Gungwu explains that Chinese do not hold much with airy abstractions, preferring pragmatics when it comes to politics. They speak of the “thought” of the flesh-and-blood great man—from Mencius, Lao Tzu, and Confucius all the way to Mao, Deng, and now Xi—rather than of disembodied abstract theories. LKY was Singapore’s great man, shaping the first half-century of its independence like no other, and his legacy is his “thought”—even if most here avoid calling it that, at least when speaking English. But some get real close: A popular 1998 book about LKY is entitled Lee Kuan Yew: The Man and His Ideas.
Third, that the high political elite here embody this paternalism is quintessentially mandarin in origin, but its broader institutional shape owes something as well to the aforementioned Chinese elite’s Anglophonic choices and experience. A lot of what the British brought to Singapore worked pretty well, and Singapore’s first generation of independence leaders were wise enough not to want to screw with it for the mere sake of change. A new photography exhibit at the Sun Yat-sen Museum, highlighting early commercial photo studios here, illustrates the backdrop. The featured photos show well-to-do Chinese dressed in then-stylish Western garb, down to the pocket watch chains emerging from vest coat pockets.
Thus, between the crisis of birth etched into the psyche of the managing elite, a perduring Confucian heritage, and a deliberately adopted (and adapted) Anglophonic legacy, you have the basic formula for the singularly Singaporean technocratic character. With it, you also have the formula for how the “family firm” state occasionally overdoes things.
As it happens, every political culture overdoes some things, just not the same things. Recall Aristotle’s remark that “Republics decline into democracies and democracies degenerate into despotisms” because, as Socrates explains in Book VIII of Plato’s Republic, all types of political orders stipulate a highest value, then fail to moderate and balance the pursuit of that value. Too much of a good thing eventually leads to dysfunction and either collapse or absorption by a different order. Fantasies that an ideal order, once constructed, could be frozen in time were all in vain; the Greeks knew that stasis in political life is neither possible nor desirable. Socrates: “A city which is thus constituted can hardly be shaken; but, seeing that everything which has a beginning has also an end, even a constitution such as yours will not last forever, but will in time be dissolved.”

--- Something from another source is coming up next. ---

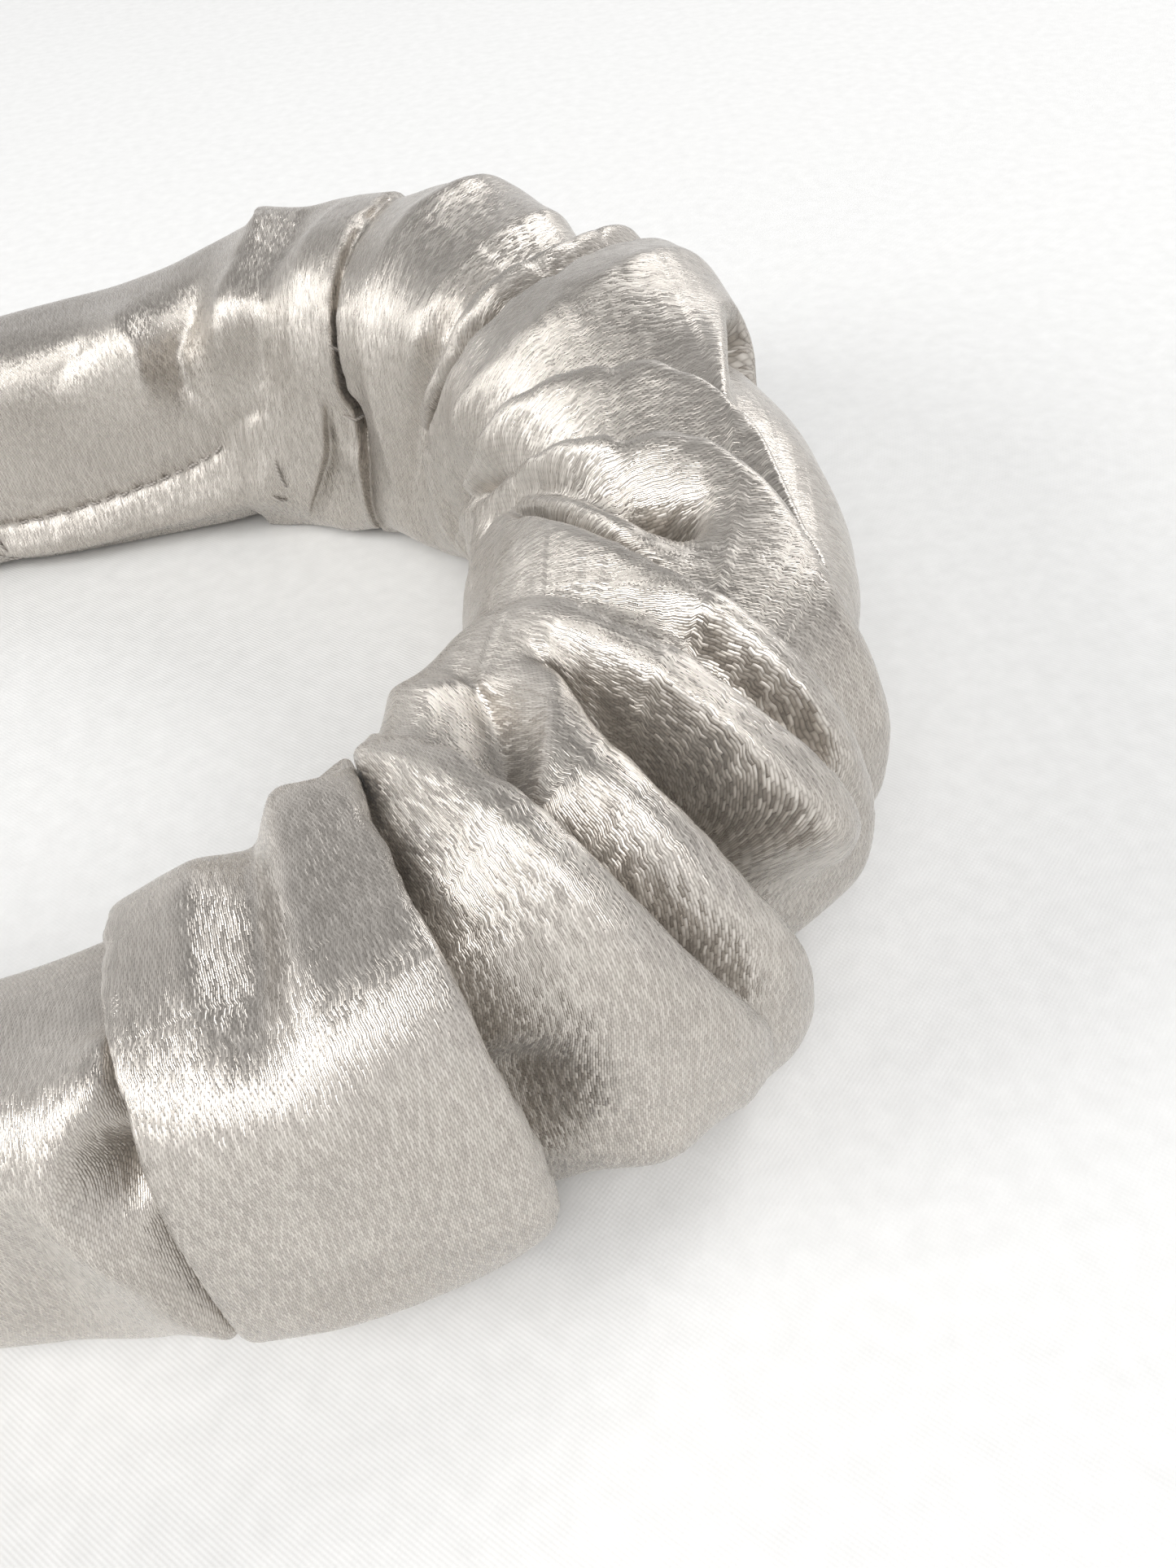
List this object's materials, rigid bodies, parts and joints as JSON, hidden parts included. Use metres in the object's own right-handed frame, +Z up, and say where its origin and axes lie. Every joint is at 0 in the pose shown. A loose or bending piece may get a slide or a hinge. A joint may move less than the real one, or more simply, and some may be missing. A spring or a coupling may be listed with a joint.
{
  "type": "padded ruched hair band",
  "caption": "Padded hair band: a thick gathered satin tube over wadding and foam on a sprung U-shaped band, tapering to capped tips.",
  "frame": {"origin": "on the plane the band lies on, under the centre of its overall box", "axes": "+X from the tips towards the crown, +Y towards the left half, +Z up from the plane the band lies on, across its width"},
  "size_m": [0.1686, 0.1598, 0.0458],
  "materials": {
    "satin": "champagne satin, floats running round the tube",
    "spring_band": "moulded natural plastic",
    "foam": "open-cell foam",
    "wadding": "polyester fibre wadding",
    "tape": "double-sided film tape",
    "thread": "polyester sewing thread"
  },
  "bodies": {
    "right_half": {"band_core_right": "spring_band", "adhesive_tape_right": "tape", "foam_pad_right": "foam", "wadding_roll_right": "wadding", "satin_cover_right": "satin", "seam_allowance_right": "satin", "seam_stitches_right": "thread", "tack_stitches_right": "thread", "tip_cap_right": "satin", "whip_stitches_right": "thread"},
    "left_half": {"band_core_left": "spring_band", "adhesive_tape_left": "tape", "foam_pad_left": "foam", "wadding_roll_left": "wadding", "satin_cover_left": "satin", "seam_allowance_left": "satin", "seam_stitches_left": "thread", "tack_stitches_left": "thread", "tip_cap_left": "satin", "whip_stitches_left": "thread"}
  },
  "joints": [
    {"name": "spread", "type": "hinge", "parent": "right_half", "child": "left_half", "pos_m": [0.06198, 0, 0.018], "axis": [0, 0, -1], "range_deg": [0, 14], "stiffness_Nm_per_rad": 1.5}
  ]
}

As fish are the last to discover water, it is often easier for Americans to see excesses in others than in themselves. Good arguments exist that the contemporary United States is following a “Greek” trajectory, accelerating around the curve of an historical hyperbola for having failed to moderate and balance individualism, technological optimism, free speech, and due process. But the question before us is what happens to a managed para-democratic Confucian city-state when it fails to moderate and balance its highest values? What does that look like? Examples are next, so don’t touch that dial.

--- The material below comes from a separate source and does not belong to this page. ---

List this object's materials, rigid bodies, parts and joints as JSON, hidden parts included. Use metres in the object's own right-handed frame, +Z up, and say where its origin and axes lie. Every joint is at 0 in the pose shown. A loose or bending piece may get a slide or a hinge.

1To Singaporeans: Let me note that, while glad to refute negative stereotypes about Singapore in the earlier parts of this series, this one and the next lean more toward the critical side. So a caveat: Enter at peril to your own patriotic amour-propre.
2A Malay in Singapore is anyone who claims to be a Malay and is accepted as such by the Malay community. This entails being a Muslim. Halimah Yakub is reportedly an Indian Muslim by origin, not actually an ethnic Malay. But she wears the tudong (Malay word for scarf/hijab), speaks Malay, and is universally associated with the Malay community in Singapore. In this, she apparently has an attribute in common with Malaysia’s Mahathir Mohamad.